Тоталитарная пропаганда символом героического мученичества интуитивно делала дневники девочек. Вот блокада, все умирают, она стоически это записывает, ни слова жалобы.
Антитоталитарная пропаганда интуитивно символом героического мученичества делала мужские воспоминания о концлагере. Шаламов пытался разрушить эту традицию, но не смог, потому что сам был мужчиной в концлагере.
Этим двум мифологиям, затуманивающим реальность, противостоит книга Евфросинии Керсновской — женщины, прошедшей концлагеря, норильские рудники и поправшая свои страхи и слабости, свою немоту и гнев. Поэтому книга Керсновской не очень популярна. Хочется жалеть себя, а не попирать себя, а попирать можно лишь себя.
Что ж, есть ещё один жанр, который заслуживает внимания. Это книги мужчин, которые не переживали блокаду, не были в концлагерях, а которые просто вели жизнь советских людей. Без света, смысла, радости, — без всего.
Таких текстов на редкость мало, и они не популярны. Например, есть дневник эстонского 6-летнего мальчика, который был сослан в северную глушь с мамой. Три года записи об одном — о еде и мечта, чтобы папа появился. Словно пишет хомяк или котёнок. Дневник был найден на даче, где этот эстонец умер уже пожилым человеком, абсолютно одиноким.
Пожалуй, страшнее дневниковые записи мужчины, который в первые годы ленинской власти успел поучиться в Московской духовной академии, а потом треть века учительствовал в советском ПТУ в Загорске, жил в крохотной комнате в коммуналке. Его не сажали, он даже и не боялся этого, настолько он был ничтожен. Предел волнений — где-то дают картошку. После возвращения лавры его взяли туда библиотекарем как живой символ преемственности. А он был символом даже не отчаяния, а просто небытия. Безнадёжность. Беспросветность тем более осязаемая, что всё-таки у него в души жили воспоминания. Бог, Флоренский, литургия. Верующим он не был нимало, а память в нём жила, и от этого дневник читается с двойным ужасом. По контрасту.
Так вот: в подлое и пустое время самое трудно не каторга, не тюрьма, не удержаться от подлости. Большинству не грозят тюрьмы, и предательства никто не предложит, предателей много не требуется, предложение всегда превышает спрос.
Самое трудно жить подпольным человеком. Не по своей воле. Мир несвободы — подпольный мир, подмявший под себя космос. Ты никто и звать тебя никак. Сделать ты ничего не можешь — социального, политического. То есть, можешь выйти на площадь, но это бесплодное самоубийство, героизм, то есть, это уже мутация. А вот ты просто поживи. Зачем? Да потому, что это и есть жизнь. Тут и совершается главное поражение — либо главная победа.

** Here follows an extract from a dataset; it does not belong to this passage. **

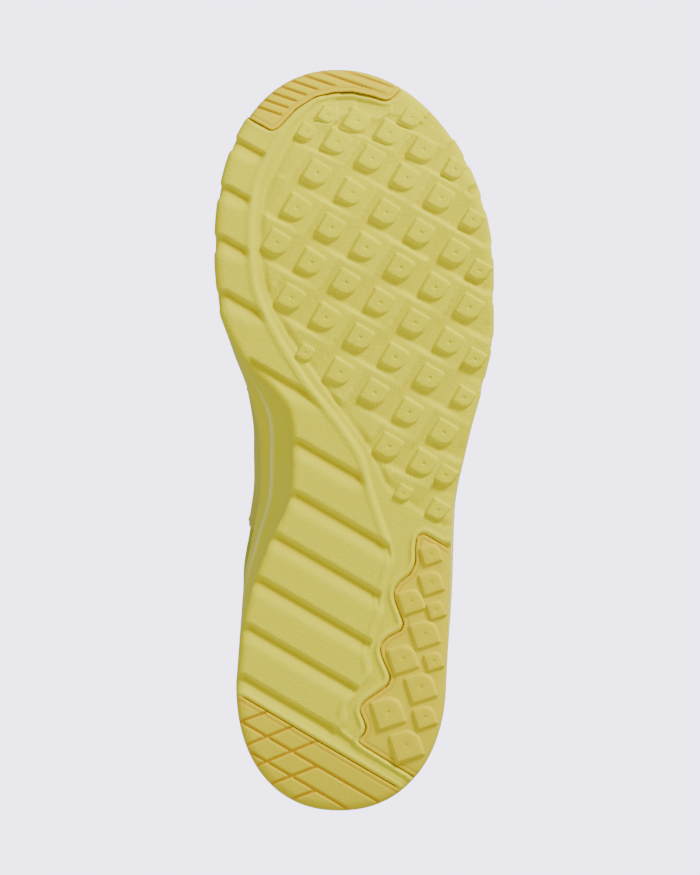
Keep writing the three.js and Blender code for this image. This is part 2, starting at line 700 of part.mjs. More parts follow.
function rawNormal(turn, rise) {
  const step = 0.006;
  const r0 = Math.max(0, rise - step);
  const r1 = Math.min(1, rise + step);
  const up = formPoint(turn, r1).sub(formPoint(turn, r0));
  const round = formPoint(turn + step, Math.min(rise, 0.995))
    .sub(formPoint(turn - step, Math.min(rise, 0.995)));
  const normal = round.cross(up).normalize();
  const out = outwardAt(turn, 1);
  return normal.dot(new THREE.Vector3(out.x, out.y, 0.3)) < 0 ? normal.negate() : normal;
}

// Direction straight out of the foot form; both sides share one on the ridge of the toe box.
function formNormal(turn, rise) {
  const { station } = roundPlace(turn);
  const own = rawNormal(turn, rise);
  if (station > THROAT || rise < 0.999) return own;
  return own.add(rawNormal(-turn, rise)).normalize();
}

function offsetPoint(turn, rise, offset) {
  return formPoint(turn, rise).addScaledVector(formNormal(turn, rise), offset);
}

// One column of the shared facets, with straight stretches between its rows.
const columnCache = new Map();
function columnPoint(column, rise, offset) {
  const key = `${column}_${offset}`;
  if (!columnCache.has(key)) {
    columnCache.set(key, RISES.map((r) => offsetPoint(column / STATIONS, r, offset)));
  }
  const line = columnCache.get(key);
  let j = 0;
  while (j < RISES.length - 2 && rise > RISES[j + 1]) j++;
  return line[j].clone().lerp(line[j + 1], (rise - RISES[j]) / (RISES[j + 1] - RISES[j]));
}

// A point on the flat facets of a layer.
function facetPoint(turn, rise, offset) {
  const near = 1e-6;
  const place = turn * STATIONS;
  const column = Math.floor(place + near);
  const share = place - column;
  if (share < near) return columnPoint(column, rise, offset);
  return columnPoint(column, rise, offset).lerp(columnPoint(column + 1, rise, offset), share);
}

function columnsBetween(from, to) {
  const turns = [from];
  for (let k = Math.floor(from * STATIONS) + 1; k / STATIONS < to - 1e-6; k++) {
    if (k / STATIONS > from + 1e-6) turns.push(k / STATIONS);
  }
  return [...turns, to];
}

// A layer of the upper over part of the foot form. rises gives the low and high edge at a place.
function layer({ from, to, rises, inner, outer, weldTop = false }) {
  const grid = (offset) => columnsBetween(from, to).map((turn) => {
    const [low, high] = rises(turn);
    return RISES.map((r) => facetPoint(turn, THREE.MathUtils.clamp(r, low, high), offset));
  });
  return sheet(grid(outer), grid(inner), { weldTop });
}

// A gap in millimetres as a step on the way round.
function turnStep(turn, gap) {
  const reach = formPoint(turn + 0.001, 0.5).distanceTo(formPoint(turn - 0.001, 0.5));
  return gap / reach * 0.002;
}

const STIFFENER_AT = LINING_THICKNESS + LAYER_GAP;
const SHELL_AT = STIFFENER_AT + STIFFENER_THICKNESS + LAYER_GAP;
const OVERLAY_AT = SHELL_AT + SHELL_THICKNESS + OVERLAY_GAP;
const whole = () => [0, 1];

function vampLining() {
  return layer({ from: -THROAT, to: THROAT, rises: whole, 
    inner: 0, outer: LINING_THICKNESS, weldTop: true });
}

function quarterLining() {
  const gap = turnStep(THROAT, LAYER_GAP);
  return layer({ from: THROAT + gap, to: 2 - THROAT - gap, rises: whole, 
    inner: 0, outer: LINING_THICKNESS });
}

function vampShell() {
  return layer({ from: -THROAT, to: THROAT, rises: whole, 
    inner: SHELL_AT, outer: SHELL_AT + SHELL_THICKNESS, weldTop: true });
}

function quarterShell(side) {
  const start = THROAT + turnStep(THROAT, LAYER_GAP);
  const end = 1 - turnStep(1, LAYER_GAP / 2);
  const range = side > 0 ? [start, end] : [2 - end, 2 - start];
  return layer({ from: range[0], to: range[1], rises: whole, 
    inner: SHELL_AT, outer: SHELL_AT + SHELL_THICKNESS });
}

function toePuff() {
  return layer({ from: -0.22, to: 0.22, 
    rises: (t) => [0.05, 0.55 - 6 * t * t], inner: STIFFENER_AT,
    outer: STIFFENER_AT + STIFFENER_THICKNESS });
}

function heelCounter() {
  return layer({ from: 0.74, to: 1.26, 
    rises: (t) => [0.05, 0.66 - 4 * (t - 1) ** 2], inner: STIFFENER_AT,
    outer: STIFFENER_AT + STIFFENER_THICKNESS });
}

function toeOverlay() {
  return layer({ from: -0.3, to: 0.3, 
    rises: (t) => [0.05, 0.52 - 2.6 * t * t], inner: OVERLAY_AT,
    outer: OVERLAY_AT + OVERLAY_THICKNESS });
}

function heelOverlay() {
  return layer({ from: 0.8, to: 1.2, 
    rises: (t) => [0.05, 0.74 - 9 * (t - 1) ** 2], inner: OVERLAY_AT,
    outer: OVERLAY_AT + OVERLAY_THICKNESS });
}

// Saddle that ties the eyestay to the sole across the arch or the outer midfoot.
function saddleOverlay(side) {
  const turn = (t) => (side > 0 ? t : 2 - t);
  const range = [turn(0.45), turn(0.58)].sort((a, b) => a - b);
  return layer({ from: range[0], to: range[1], 
    rises: () => [0.05, 0.76], inner: OVERLAY_AT, outer: OVERLAY_AT + OVERLAY_THICKNESS });
}

function eyeletPlace(index) {
  const share = index / (EYELET_COUNT - 1);
  return { station: THREE.MathUtils.lerp(0.405, EYESTAY_END - 0.02, share), rise: 0.89 };
}

function eyeletCutter(turn, rise) {
  const normal = formNormal(turn, rise);
  const geometry = new THREE.CylinderGeometry(EYELET_RADIUS, EYELET_RADIUS, 24, 8);
  geometry.deleteAttribute('normal');
  geometry.deleteAttribute('uv');
  const merged = mergeVertices(geometry, 1e-4);
  merged.applyQuaternion(new THREE.Quaternion().setFromUnitVectors(new THREE.Vector3(0, 1, 0), normal));
  const p = formPoint(turn, rise);
  merged.translate(p.x, p.y, p.z);
  return toManifold(merged);
}

function withEyelets(geometry, sides) {
  let body = toManifold(geometry);
  for (const side of sides) {
    for (let i = 0; i < EYELET_COUNT; i++) {
      const { station, rise } = eyeletPlace(i);
      body = body.subtract(eyeletCutter(side > 0 ? station : 2 - station, rise));
    }
  }
  return fromManifold(body);
}

function eyestay(side) {
  const turn = (t) => (side > 0 ? t : 2 - t);
  const start = THROAT + turnStep(THROAT, LAYER_GAP);
  const range = [turn(start), turn(EYESTAY_END)].sort((a, b) => a - b);
  return layer({ from: range[0], to: range[1], 
    rises: () => [0.78, 1], inner: OVERLAY_AT, outer: OVERLAY_AT + OVERLAY_THICKNESS });
}

// ---------------------------------------------------------------- collar

const COLLAR_FROM = 0.64;

function collarLayer(outer, thickness) {
  return layer({ from: COLLAR_FROM, to: 2 - COLLAR_FROM,
    rises: () => [0.52, 1], inner: -outer - thickness, outer: -outer });
}

function collarFoam() {
  return collarLayer(LAYER_GAP, COLLAR_FOAM_THICKNESS);
}

function collarLining() {
  return collarLayer(2 * LAYER_GAP + COLLAR_FOAM_THICKNESS, LINING_THICKNESS);
}

// Bound edge that caps the lining, foam and shell along the top line.
function collarBinding() {
  const inside = -(2 * LAYER_GAP + COLLAR_FOAM_THICKNESS + LINING_THICKNESS);
  const outside = SHELL_AT + SHELL_THICKNESS;
  const section = [[0, 0.35], [0.12, 0.85], [0.5, 1], [0.88, 0.85], [1, 0.35]];
  const seat = 0.7;
  const rows = (crown) => columnsBetween(COLLAR_FROM, 2 - COLLAR_FROM).map((turn) =>
    section.map(([share, lift]) => {
      const p = facetPoint(turn, 1, THREE.MathUtils.lerp(inside, outside, share));
      return p.add(new THREE.Vector3(0, 0, seat + crown * lift * COLLAR_BINDING_HEIGHT));
    }));
  return sheet(rows(1), rows(0));
}

// ---------------------------------------------------------------- tongue

function tongueRow(station) {
  const under = -TONGUE_FLAP_CLEARANCE;
  const wing = (side, rise) => facetPoint(side > 0 ? station : 2 - station, rise, under);
  const crown = wing(1, 1).add(wing(-1, 1)).multiplyScalar(0.5);
  crown.z += 1.2;
  const curve = new THREE.CatmullRomCurve3([wing(1, 0.84), wing(1, 1), crown, wing(-1, 1),
    wing(-1, 0.84)]);
  return curve.getPoints(8);
}

function tongueFoldRow(height) {
  const rise = height - TONGUE_FOLD_HEIGHT;
  const front = along(34) + rise * 0.62;
  const corner = THREE.MathUtils.smoothstep(height, TONGUE_TOP_HEIGHT - 9, TONGUE_TOP_HEIGHT);
  const spread = THREE.MathUtils.smoothstep(rise, 0, 12);
  const half = across(18 + spread * 9 - corner * 8);
  const row = [];
  for (let i = 0; i <= 8; i++) {
    const u = 1 - i / 4;
    row.push(new THREE.Vector3(across(CENTRE(34)) + u * half, front + 10 * u * u, height));
  }
  return row;
}

function tongueThickness(i) {
  const u = Math.abs(1 - i / 4);
  return THREE.MathUtils.lerp(TONGUE_THICKNESS, TONGUE_EDGE_THICKNESS, u ** 3);
}

function tongueLower() {
  const start = THROAT + turnStep(THROAT, 2);
  const outer = columnsBetween(start, 14 / STATIONS).map(tongueRow);
  outer.push(tongueFoldRow(TONGUE_FOLD_HEIGHT));
  const inner = outer.map((row, r) => row.map((p, i) => {
    const back = r === outer.length - 1 ? [0, 1] : [-1, 0.25];
    return p.clone().add(new THREE.Vector3(0, back[1], back[0]).multiplyScalar(tongueThickness(i)));
  }));
  return sheet(outer, inner);
}

function tongueUpper() {
  const heights = [TONGUE_FOLD_HEIGHT + LAYER_GAP, TONGUE_FOLD_HEIGHT + 7, TONGUE_TOP_HEIGHT - 7,
    TONGUE_TOP_HEIGHT - 2.5, TONGUE_TOP_HEIGHT];
  const outer = heights.map((h) => tongueFoldRow(h));
  const inner = heights.map((h) => tongueFoldRow(h).map((p, i) => {
    const round = h > TONGUE_TOP_HEIGHT - 1 ? 0.55 : 1;
    return p.clone().add(new THREE.Vector3(0, tongueThickness(i) * round, 0));
  }));
  return sheet(outer, inner);
}

// ---------------------------------------------------------------- finishes and assembly

function finish(colour, roughness) {
  return new THREE.MeshStandardMaterial({ color: colour, roughness, metalness: 0 });
}

const FINISHES = {
  foam: finish(0xd6cd58, 0.75),
  midsole: finish(0xcfc655, 0.6),
  rubber: finish(0xd4c350, 0.5),
  mesh: finish(0xb6b52e, 0.95),
  overlay: finish(0xc8c43c, 0.55),
  lining: finish(0xc9c96a, 0.95),
  board: finish(0xe4e0c8, 0.9),
  stiffener: finish(0xe8e6da, 0.6),
  padding: finish(0xdedb9a, 0.95),
};

const shoe = new THREE.Group();

function add(name, geometry, material) {
  const mesh = new THREE.Mesh(geometry, material);
  mesh.name = name;
  shoe.add(mesh);
}

add('outsole_tread', treadSolid(), FINISHES.foam);
add('toe_rubber', toeInsertSolid(), FINISHES.rubber);
add('heel_lateral_rubber', heelLateralInsertSolid(), FINISHES.rubber);
add('heel_rear_rubber', heelRearInsertSolid(), FINISHES.rubber);
add('midsole', midsoleSolid(), FINISHES.midsole);
add('strobel_board', boardSolid(), FINISHES.board);
add('sockliner', sockLinerSolid(), FINISHES.lining);
add('vamp_lining', vampLining(), FINISHES.lining);
add('quarter_lining', withEyelets(quarterLining(), [1, -1]), FINISHES.lining);
add('toe_puff', toePuff(), FINISHES.stiffener);
add('heel_counter', heelCounter(), FINISHES.stiffener);
add('vamp', vampShell(), FINISHES.mesh);
add('toe_overlay', toeOverlay(), FINISHES.overlay);
add('heel_overlay', heelOverlay(), FINISHES.overlay);
for (const [side, name] of [[1, 'lateral'], [-1, 'medial']]) {
  add(`quarter_${name}`, withEyelets(quarterShell(side), [side]), FINISHES.mesh);
  add(`eyestay_${name}`, withEyelets(eyestay(side), [side]), FINISHES.overlay);
  add(`saddle_${name}`, saddleOverlay(side), FINISHES.overlay);
}
add('collar_foam', collarFoam(), FINISHES.padding);
add('collar_lining', collarLining(), FINISHES.lining);
add('collar_binding', collarBinding(), FINISHES.overlay);
add('tongue_lower', tongueLower(), FINISHES.mesh);
add('tongue_upper', tongueUpper(), FINISHES.mesh);

export default shoe;
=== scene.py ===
"""Left running shoe: the visible surfaces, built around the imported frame.

Lengths inside the classes are millimetres and become metres when a mesh is made.
The toe points to -Y, the lateral side is +X and the ground is z = 0.
"""

from __future__ import annotations

import logging
import math
from contextlib import contextmanager
from dataclasses import dataclass
from enum import Enum
from functools import cached_property
from typing import Callable, Iterable, Iterator, Sequence

import bmesh
import bpy
import numpy as np
from mathutils import Matrix, Vector
from mathutils.geometry import delaunay_2d_cdt

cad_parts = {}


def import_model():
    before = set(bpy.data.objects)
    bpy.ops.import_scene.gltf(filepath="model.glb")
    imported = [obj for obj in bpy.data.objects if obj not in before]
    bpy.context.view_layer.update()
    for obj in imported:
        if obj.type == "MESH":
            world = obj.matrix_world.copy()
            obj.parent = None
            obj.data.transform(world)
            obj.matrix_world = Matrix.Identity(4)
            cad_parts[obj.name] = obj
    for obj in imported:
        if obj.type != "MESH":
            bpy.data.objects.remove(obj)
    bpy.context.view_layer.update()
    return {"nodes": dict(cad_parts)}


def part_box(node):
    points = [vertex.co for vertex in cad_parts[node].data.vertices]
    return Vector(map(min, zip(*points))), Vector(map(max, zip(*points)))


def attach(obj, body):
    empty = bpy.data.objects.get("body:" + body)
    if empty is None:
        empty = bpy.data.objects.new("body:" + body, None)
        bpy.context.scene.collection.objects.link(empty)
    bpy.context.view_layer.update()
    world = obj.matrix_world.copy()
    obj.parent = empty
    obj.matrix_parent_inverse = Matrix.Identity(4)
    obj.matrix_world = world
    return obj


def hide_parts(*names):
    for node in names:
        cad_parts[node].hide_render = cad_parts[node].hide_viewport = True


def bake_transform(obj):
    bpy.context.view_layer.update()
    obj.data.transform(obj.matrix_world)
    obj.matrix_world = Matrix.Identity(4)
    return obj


MM = 0.001
LOG = logging.getLogger("shoe")
Array = np.ndarray


class Side(Enum):
    """The two sides of a left shoe."""

    LATERAL = 1
    MEDIAL = -1

    def turn(self, station: float) -> float:
        """Place on the way round the shoe that lies at a station on this side."""
        return station if self is Side.LATERAL else 2 - station


class Body(Enum):
    """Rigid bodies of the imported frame."""

    SHOE = "shoe"
    TONGUE_TOP = "tongue_top"
    INSOLE = "insole"


# ---------------------------------------------------------------------------- curves


def station_of(turn: Array) -> Array:
    """Stations of places on the way round: 0 at the toe, 1 at the heel, on either side."""
    wrapped = np.mod(turn, 2.0)
    return np.where(wrapped <= 1, wrapped, 2 - wrapped)


def side_of(turn: Array) -> Array:
    """1 for places on the lateral side and -1 for places on the medial side."""
    return np.where(np.mod(turn, 2.0) <= 1, 1.0, -1.0)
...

Ты поживи в пустоте, не становясь пустотой. Некого любить — а ты люби, люби окружающих, пусть даже они об этом никак не узнают. Не во что веровать — а ты веруй, надейся. Никак это не показывая — показывание это уже демонстрация, уже самоубийство, экстремизм, неприличность.
Я видел таких людей — святые комочки света. Это все были женщины, потому что женщин несвобода мужчин прессует вдвойне. Кто-то из них сидел в концлагерях, кто-то нет. Они молчаливые были. Они не были улыбчивые. Они не были священники или диссиденты/диссидентки. Они не были дурковатые матронушки, столь милые смердяковым. Они всё понимали, но никак не выражали этого понимания. Но внутри них был мир, космос, а вокруг была чёрная дыра. Они — были. И они остаются глотком воздуха, света и жизни даже сейчас, когда их давно нет здесь. Се — люди.